- **Recorded data**:
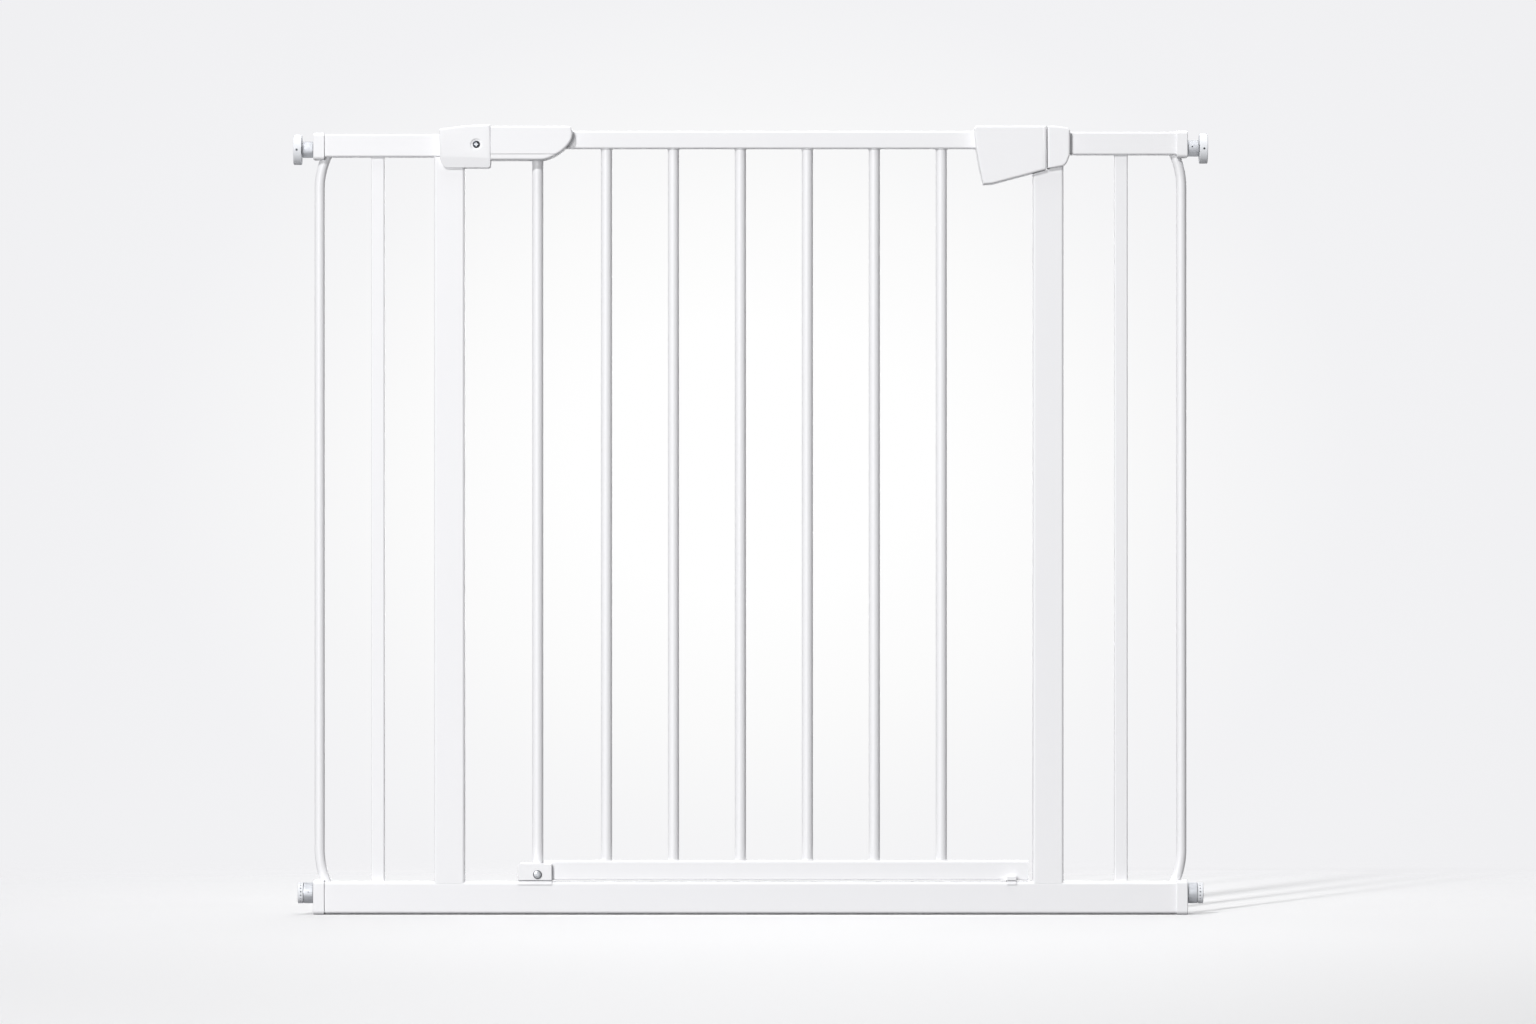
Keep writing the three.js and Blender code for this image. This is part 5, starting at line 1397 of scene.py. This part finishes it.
class OBJECT_OT_gate_handle(PieceOperator):
    """The latch handle on the leaf's free end, in a front and a rear half"""

    bl_idname = "object.gate_handle"
    bl_label = "Latch handle"

    def execute(self, context):
        half, at = high("handle_rear").y, button_centre()
        (left, _, bottom), (right, _, top) = low("handle_front"), high("handle_front")
        body, hollow = shell(shifted(left, bottom, HANDLE_CORNERS), half, context.scene.pet_gate.easing)
        inside = half - SHELL + 0.5 * MM
        screw = middle("handle_screw")
        hollow = carve(hollow, cut=[rod("Boss", (screw.x, -inside, screw.z), "Y", 2 * inside, 4.2 * MM, 48)])
        (_, by0, bz0), (bx1, by1, bz1) = low("latch_bolt"), high("latch_bolt")
        start = right - 6.3 * MM
        bolt = block((start, by0 - FIT, bz0 - FIT), (bx1 + FIT, by1 + FIT, bz1 + FIT), 0.4 * MM, "X")
        button = block(
            (at - 10 * MM, -7.3 * MM, top - 5 * MM), (at + 10 * MM, 7.3 * MM, top + 5 * MM), 2.3 * MM, "Z",
        )
        body = carve(body, cut=[
            hollow, leaf_rail_space(high("leaf_top_rail").x + FIT), bolt, button,
            *latch_screw_space("handle_screw", half, SHELL - half),
        ])
        # A fine groove sets off the lip beside the strike, on the front, the rear and the top.
        x0, sunk, past = right - 2.7 * MM, 0.4 * MM, 0.01
        x1 = x0 + 0.5 * MM
        body = carve(body, cut=[
            block((x0, -half - past, bottom), (x1, -half + sunk, top + past)),
            block((x0, half - sunk, bottom), (x1, half + past, top + past)),
            block((x0, -half - past, top - sunk), (x1, half + past, top + past)),
        ])
        (sx0, sy0, _), (sx1, _, _) = low("button_spring"), high("button_spring")
        bolt_shelf = block((at - 5 * MM, -inside, bz0 - FIT - 2 * MM), (at + 5 * MM, -SEAM / 2, bz0 - FIT))
        spring_shelf = block((sx0 - 3 * MM, sy0, bz0 - 2 * MM), (sx1 + 3 * MM, inside, bz0))
        dress_halves(body, "handle", "leaf", [bolt_shelf], [spring_shelf])
        return {"FINISHED"}


class OBJECT_OT_gate_button(PieceOperator):
    """The thumb button with its flange, cam blade and grip ribs, and the bolt that it draws back"""

    bl_idname = "object.gate_button"
    bl_label = "Thumb button and bolt"

    def execute(self, context):
        count, at = context.scene.pet_gate.ribs, button_centre()
        (_, y0, z0), (_, y1, z1) = low("thumb_button"), high("thumb_button")
        cap_x, cap_y, rib, pitch = 9.7 * MM, 7 * MM, 0.35 * MM, 2.6 * MM
        flange_top = high("handle_front").z - SHELL - FIT
        flange_bottom = flange_top - 2.6 * MM
        cap = slab(
            "thumb_button", rectangle(at - cap_x, -cap_y, at + cap_x, cap_y, 2 * MM), "Z",
            flange_top - 1 * MM, z1 - rib, 0, 0.7 * MM, steps=8,
        )
        corners = rectangle(at - cap_x - 1.5 * MM, y0, at + cap_x + 1.5 * MM, y1, 1 * MM)
        plate = slab("Plate", corners, "Z", flange_bottom, flange_top, 0.3 * MM, 0.3 * MM)
        # The cam slants at 45 degrees, so that it draws the bolt back as far as the button goes down.
        cam_top, cam_x, half_cam = flange_bottom + 1 * MM, at - 5 * MM, 1.75 * MM
        foot_x = cam_x + cam_top - z0
        cam = slab("Cam", [
            (foot_x - half_cam, z0, 0), (foot_x + half_cam, z0, 0),
            (cam_x + half_cam, cam_top, 0), (cam_x - half_cam, cam_top, 0),
        ], "Y", -2 * MM, 2 * MM)
        button = run_tree(carve(cap, join=[plate, cam]), rib_tree(), "moulded_plastic", {
            "Count": count, "First": at - pitch * (count - 1) / 2, "Pitch": pitch, "Height": z1 - rib,
            "Length": 2 * cap_y - 3 * MM, "Rib": rib,
        })
        dress(button, "button", "moulded_plastic", "thumb_button")
        dress(dressed_copy("latch_bolt", 0.3 * MM), "bolt", "plated_steel", "latch_bolt")
        return {"FINISHED"}


class OBJECT_OT_gate_strike(PieceOperator):
    """The strike on the latch post that the bolt shoots into, in a front and a rear half"""

    bl_idname = "object.gate_strike"
    bl_label = "Strike"

    def execute(self, context):
        half, (left, _, bottom) = high("strike_rear").y, low("strike_front")
        corners = shifted(left, bottom, STRIKE_CORNERS)
        body = moulded("Strike", corners, half, context.scene.pet_gate.easing)
        wall = left + STRIKE_WALL
        post = tube_space("latch_post", "Z", 0, high("latch_post").z + FIT, RAIL_CORNER + FIT)
        post = carve(post, cut=[block((low("latch_post").x - 0.1, -0.1, -0.1), (wall, 0.1, 1))])
        bolt_bottom, bolt_top = low("latch_bolt").z, high("latch_bolt").z
        mouth = block(
            (left - 2 * MM, -6 * MM, bolt_bottom - 2.5 * MM), (wall + FIT, 6 * MM, bolt_top + 3 * MM),
            1 * MM, "X",
        )
        start, end = middle("latch_post").x, high("right_top_rail").x
        rail = tube_space("right_top_rail", "X", start, end, SIDE_RAIL_CORNER + FIT)
        body = carve(body, cut=[post, mouth, rail, *latch_screw_space("strike_screw", half, 0)])
        dress_halves(body, "strike", "frame")
        return {"FINISHED"}


class OBJECT_OT_gate_screws(PieceOperator):
    """Cross-head screws of the hinges, the handle and the strike"""

    bl_idname = "object.gate_screws"
    bl_label = "Screws"

    def execute(self, context):
        screws = screw_tree()
        # The last value of each row is how far out the painted highlight on its head reaches.
        for name, node, body, towards, head_height, shank, bright in (
            ("housing_screw", "hinge_housing_screw", "frame", 1, 1.1 * MM, 3.6 * MM, 0.4),
            ("lower_hinge_screw", "lower_hinge_screw", "leaf", 1, 1.9 * MM, 3.6 * MM, 0.92),
            ("handle_screw", "handle_screw", "leaf", -1, 1.6 * MM, 3 * MM, 0.5),
            ("strike_screw", "strike_screw", "frame", -1, 1.6 * MM, 3 * MM, 0.5),
        ):
            (x0, y0, _), (x1, y1, _) = low(node), high(node)
            head = x1 - x0
            piece = grow(name, screws, "dark_steel", {
                "Head": head, "Head height": head_height, "Dome": head_height * 0.45, "Shank": shank,
                "Shank length": y1 - y0 - head_height, "Recess": head * 0.55, "Recess width": head * 0.13,
                "Recess depth": head_height * 0.75, "Bright to": bright,
            })
            at = (middle(node).x, y0 if towards > 0 else y1, middle(node).z)
            turn = Matrix.Rotation(math.radians(-90 * towards), 4, "X")
            piece.data.transform(Matrix.Translation(at) @ turn)
            dress(face_out(piece), body, "dark_steel", node, crease=35)
        return {"FINISHED"}


# ---- Studio ----

# Colour stops of the floor's painted pool of light, from the middle of the gate outwards.
PAINTED_LIGHT_POOL = ((0, "FCFCFD"), (0.3, "F9F9FA"), (0.55, "F4F4F5"), (1, "EEEEF0"))
GLOW = ((0, "FFFFFF"), (0.19, "FFFFFF"), (0.36, "FBFBFB"), (0.5, "F6F6F7"), (0.66, "F2F2F4"), (1, "F0F0F2"))
GLOW_CENTRE = (-0.0315, 0.5362)  # along X and Z
GLOW_REACH = (2.493, 1.947)
CAMERA_PLACE = (0.0172, -8.009, 0.3958)
LENS = 190.7
LAMPS = (
    # A soft sun from the upper left front gives the shadows; softboxes light front, tops and back.
    ("Key", "SUN", (-2.3, -5.2, 4.3), math.radians(2.6), 1.6),
    ("Fill", "AREA", (-1.7, -4.35, 0.75), 1.5, 88),
    ("Top", "AREA", (0, 0.1, 3.4), 2.4, 56),
    ("Back", "AREA", (0.9, 4.8, 2.0), 4.0, 125),
)
AIM = (0, 0, 0.4)


def toned_by_reach(tree, at, stops, **mapping):
    """A colour that runs through its stops with the distance from a middle."""
    spread = add(tree, "ShaderNodeMapping", {"Vector": at, **mapping})
    reach = add(tree, "ShaderNodeVectorMath", {0: spread}, operation="LENGTH").outputs["Value"]
    tone = add(tree, "ShaderNodeValToRGB", {0: reach})
    elements = tone.color_ramp.elements
    while len(elements) < len(stops):
        elements.new(0.5)
    for element, (position, shade) in zip(elements, stops):
        element.position, element.color = position, linear(shade)
    return tone


def showing(tree):
    """1 on the rays that show a surface: to the camera, or mirrored or passed on by metal or glass."""
    rays = add(tree, "ShaderNodeLightPath").outputs
    mirrored = add(tree, "ShaderNodeMath", {
        0: rays["Is Camera Ray"], 1: rays["Is Glossy Ray"],
    }, operation="MAXIMUM")
    return add(tree, "ShaderNodeMath", {0: mirrored, 1: rays["Is Transmission Ray"]}, operation="MAXIMUM")


def put(scene, name, data, place_at, turn):
    """Adds a lamp or a camera to the scene."""
    holder = bpy.data.objects.new(name, data)
    holder.location, holder.rotation_euler = place_at, turn
    scene.collection.objects.link(holder)
    return holder


class OBJECT_OT_gate_stage(PieceOperator):
    """Pale floor and backdrop, soft lamps from the upper left, and the camera"""

    bl_idname = "object.gate_stage"
    bl_label = "Studio"

    def execute(self, context):
        scene = context.scene
        floor = mesh_object("Floor", [(-7, -5, 0), (7, -5, 0), (7, 9, 0), (-7, 9, 0)], [(0, 1, 2, 3)])
        material = bpy.data.materials.new("Studio floor")
        tree = emptied(material)
        at = add(tree, "ShaderNodeTexCoord").outputs["Object"]
        # Pale paper with a painted pool of light: its colour is brightest round the middle of the gate and
        # darker away from it, mostly across, standing in for the lamps' falloff.
        tone = toned_by_reach(tree, at, PAINTED_LIGHT_POOL, Location=(-0.08, 0, 0), Scale=(1, 1 / 8, 0))
        # The paper is pale to look at, but throws less light up, so that undersides keep their depth.
        shade = add(tree, "ShaderNodeMix", {0: showing(tree), 6: linear("707072"), 7: tone}, data_type="RGBA")
        paper = add(tree, "ShaderNodeBsdfDiffuse", {"Color": shade.outputs[2]})
        # The floor thins out behind the gate and all round, and the backdrop takes over without a horizon.
        away = add(tree, "ShaderNodeMapping", {"Vector": at, "Location": (0, 1, 0), "Scale": (1 / 1.3, 1, 0)})
        edge = add(tree, "ShaderNodeVectorMath", {0: away}, operation="LENGTH").outputs["Value"]
        fade = add(tree, "ShaderNodeMapRange", {
            0: edge, 1: 1.1, 2: 2.3, 3: 0.0, 4: 1.0,
        }, interpolation_type="SMOOTHSTEP")
        clear = add(tree, "ShaderNodeBsdfTransparent")
        mixed = add(tree, "ShaderNodeMixShader", {0: fade, 1: paper, 2: clear})
        add(tree, "ShaderNodeOutputMaterial", {"Surface": mixed})
        floor.data.materials.append(material)

        backdrop = slab("Backdrop", rectangle(-9, -6, 9, 8, 0.5), "Y", 14, 14.02)
        material = bpy.data.materials.new("Studio backdrop")
        tree = emptied(material)
        at = add(tree, "ShaderNodeTexCoord").outputs["Object"]
        # A soft glow behind the middle of the gate, which falls off to a very pale grey.
        (x, z), (wide, tall) = GLOW_CENTRE, GLOW_REACH
        moved, scaled_by = (-x / wide, 0, -z / tall), (1 / wide, 0, 1 / tall)
        glow = toned_by_reach(tree, at, GLOW, Location=moved, Scale=scaled_by)
        light = add(tree, "ShaderNodeEmission", {"Color": glow, "Strength": 1.0})
        clear = add(tree, "ShaderNodeBsdfTransparent")
        shown = add(tree, "ShaderNodeMixShader", {0: showing(tree), 1: clear, 2: light})
        add(tree, "ShaderNodeOutputMaterial", {"Surface": shown})
        backdrop.data.materials.append(material)

        scene.world = bpy.data.worlds.new("Studio")
        tree = emptied(scene.world)
        ambient = add(tree, "ShaderNodeBackground", {"Color": linear("FBFBFC"), "Strength": 0.13})
        seen = add(tree, "ShaderNodeBackground", {"Color": linear("F0F0F2"), "Strength": 1.0})
        picked = add(tree, "ShaderNodeMixShader", {0: showing(tree), 1: ambient, 2: seen})
        add(tree, "ShaderNodeOutputWorld", {"Surface": picked})

        for name, kind, place_at, size, energy in LAMPS:
            lamp = bpy.data.lights.new(name, kind)
            lamp.energy = energy
            if kind == "SUN":
                lamp.angle = size
            else:
                lamp.shape, lamp.size = "SQUARE", size
            aim = Vector(AIM) - Vector(place_at)
            put(scene, name, lamp, place_at, aim.to_track_quat("-Z", "Y").to_euler())

        camera = bpy.data.cameras.new("Camera")
        camera.lens, camera.sensor_width = LENS, 36
        scene.camera = put(scene, "Camera", camera, CAMERA_PLACE, (math.radians(90), 0, 0))
        scene.view_settings.view_transform = "Standard"
        return {"FINISHED"}


PIECE_OPERATORS = (
    OBJECT_OT_gate_frame,
    OBJECT_OT_gate_outer_bars,
    OBJECT_OT_gate_leaf,
    OBJECT_OT_gate_welds,
    OBJECT_OT_gate_caps,
    OBJECT_OT_gate_adjusters,
    OBJECT_OT_gate_hinge_housing,
    OBJECT_OT_gate_hinge_arm,
    OBJECT_OT_gate_hinge_cover,
    OBJECT_OT_gate_hinge_bearing,
    OBJECT_OT_gate_springs,
    OBJECT_OT_gate_lower_hinge,
    OBJECT_OT_gate_lower_catch,
    OBJECT_OT_gate_handle,
    OBJECT_OT_gate_button,
    OBJECT_OT_gate_strike,
    OBJECT_OT_gate_screws,
    OBJECT_OT_gate_stage,
)


class VIEW3D_PT_pet_gate(Panel):
    """Builds the gate's pieces one after the other"""

    bl_label = "Pet gate"
    bl_idname = "VIEW3D_PT_pet_gate"
    bl_space_type = "VIEW_3D"
    bl_region_type = "UI"
    bl_category = "Pet gate"

    def draw(self, context):
        for setting in GateSettings.__annotations__:
            self.layout.prop(context.scene.pet_gate, setting)
        for operator in PIECE_OPERATORS:
            self.layout.operator(operator.bl_idname)


CLASSES = (GateSettings, *PIECE_OPERATORS, VIEW3D_PT_pet_gate)


def register():
    for kind in CLASSES:
        bpy.utils.register_class(kind)
    bpy.types.Scene.pet_gate = PointerProperty(type=GateSettings)


def unregister():
    del bpy.types.Scene.pet_gate
    for kind in reversed(CLASSES):
        bpy.utils.unregister_class(kind)


def main():
    register()
    for operator in PIECE_OPERATORS:
        area, name = operator.bl_idname.split(".")
        getattr(getattr(bpy.ops, area), name)()


if __name__ == "__main__":
    main()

- **Work to be completed**:
Looking at the material above, please copy exactly every line from its first line through the line containing "thumb button with", with both ends included and nothing else.

- **Written response**:
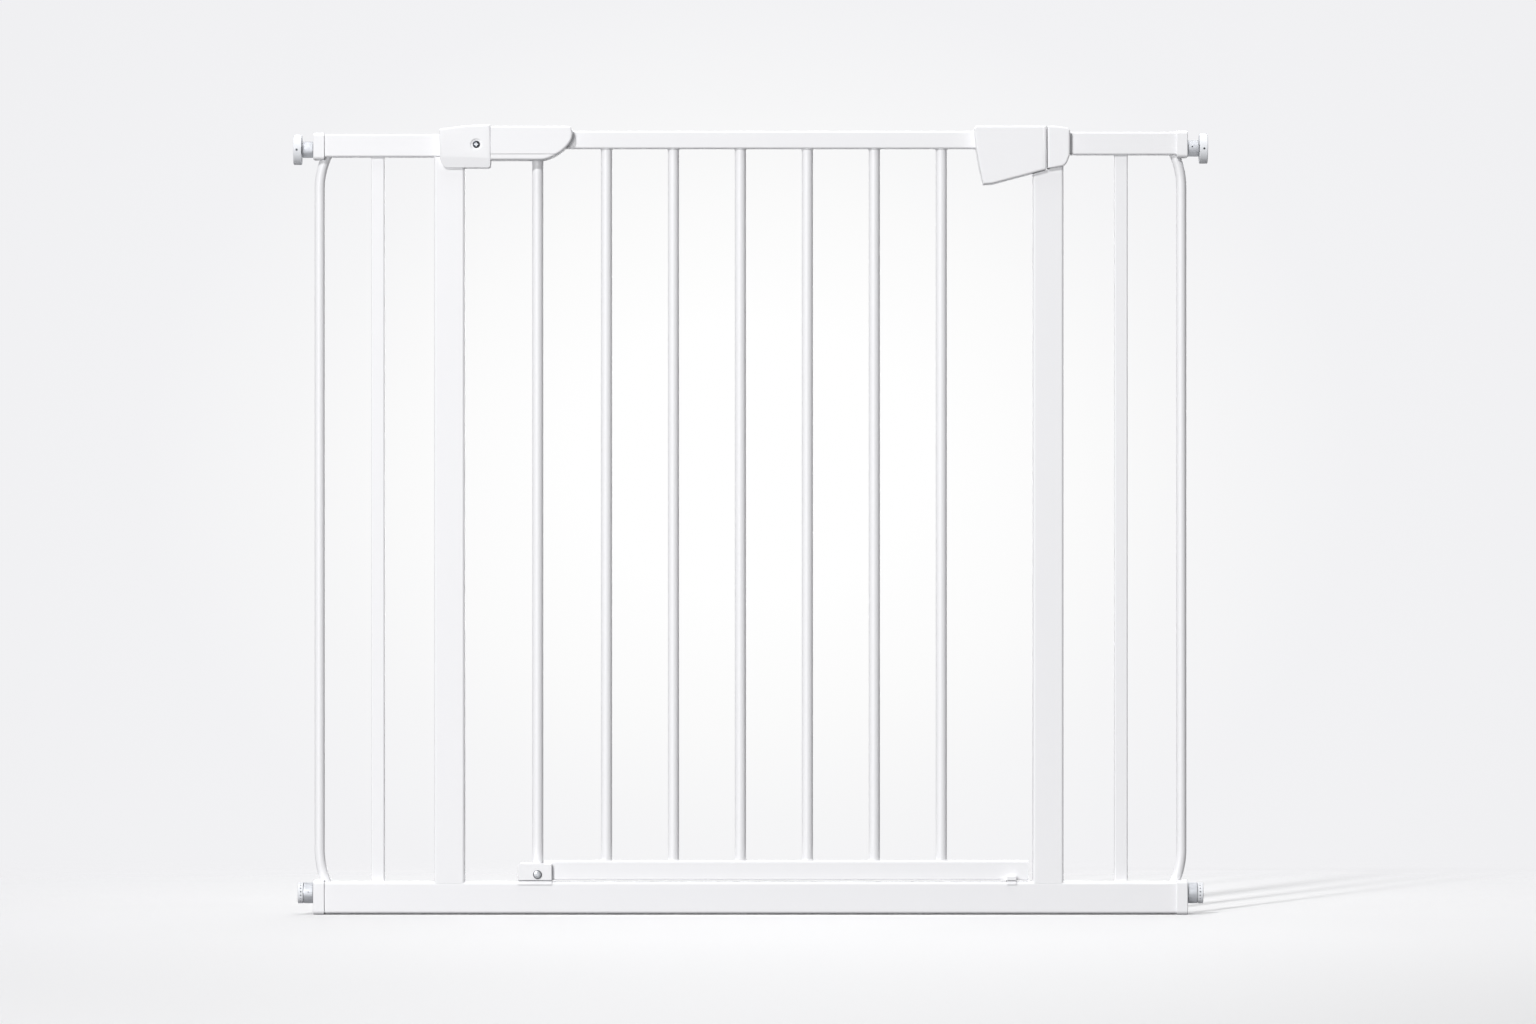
Keep writing the three.js and Blender code for this image. This is part 5, starting at line 1397 of scene.py. This part finishes it.
class OBJECT_OT_gate_handle(PieceOperator):
    """The latch handle on the leaf's free end, in a front and a rear half"""

    bl_idname = "object.gate_handle"
    bl_label = "Latch handle"

    def execute(self, context):
        half, at = high("handle_rear").y, button_centre()
        (left, _, bottom), (right, _, top) = low("handle_front"), high("handle_front")
        body, hollow = shell(shifted(left, bottom, HANDLE_CORNERS), half, context.scene.pet_gate.easing)
        inside = half - SHELL + 0.5 * MM
        screw = middle("handle_screw")
        hollow = carve(hollow, cut=[rod("Boss", (screw.x, -inside, screw.z), "Y", 2 * inside, 4.2 * MM, 48)])
        (_, by0, bz0), (bx1, by1, bz1) = low("latch_bolt"), high("latch_bolt")
        start = right - 6.3 * MM
        bolt = block((start, by0 - FIT, bz0 - FIT), (bx1 + FIT, by1 + FIT, bz1 + FIT), 0.4 * MM, "X")
        button = block(
            (at - 10 * MM, -7.3 * MM, top - 5 * MM), (at + 10 * MM, 7.3 * MM, top + 5 * MM), 2.3 * MM, "Z",
        )
        body = carve(body, cut=[
            hollow, leaf_rail_space(high("leaf_top_rail").x + FIT), bolt, button,
            *latch_screw_space("handle_screw", half, SHELL - half),
        ])
        # A fine groove sets off the lip beside the strike, on the front, the rear and the top.
        x0, sunk, past = right - 2.7 * MM, 0.4 * MM, 0.01
        x1 = x0 + 0.5 * MM
        body = carve(body, cut=[
            block((x0, -half - past, bottom), (x1, -half + sunk, top + past)),
            block((x0, half - sunk, bottom), (x1, half + past, top + past)),
            block((x0, -half - past, top - sunk), (x1, half + past, top + past)),
        ])
        (sx0, sy0, _), (sx1, _, _) = low("button_spring"), high("button_spring")
        bolt_shelf = block((at - 5 * MM, -inside, bz0 - FIT - 2 * MM), (at + 5 * MM, -SEAM / 2, bz0 - FIT))
        spring_shelf = block((sx0 - 3 * MM, sy0, bz0 - 2 * MM), (sx1 + 3 * MM, inside, bz0))
        dress_halves(body, "handle", "leaf", [bolt_shelf], [spring_shelf])
        return {"FINISHED"}


class OBJECT_OT_gate_button(PieceOperator):
    """The thumb button with its flange, cam blade and grip ribs, and the bolt that it draws back"""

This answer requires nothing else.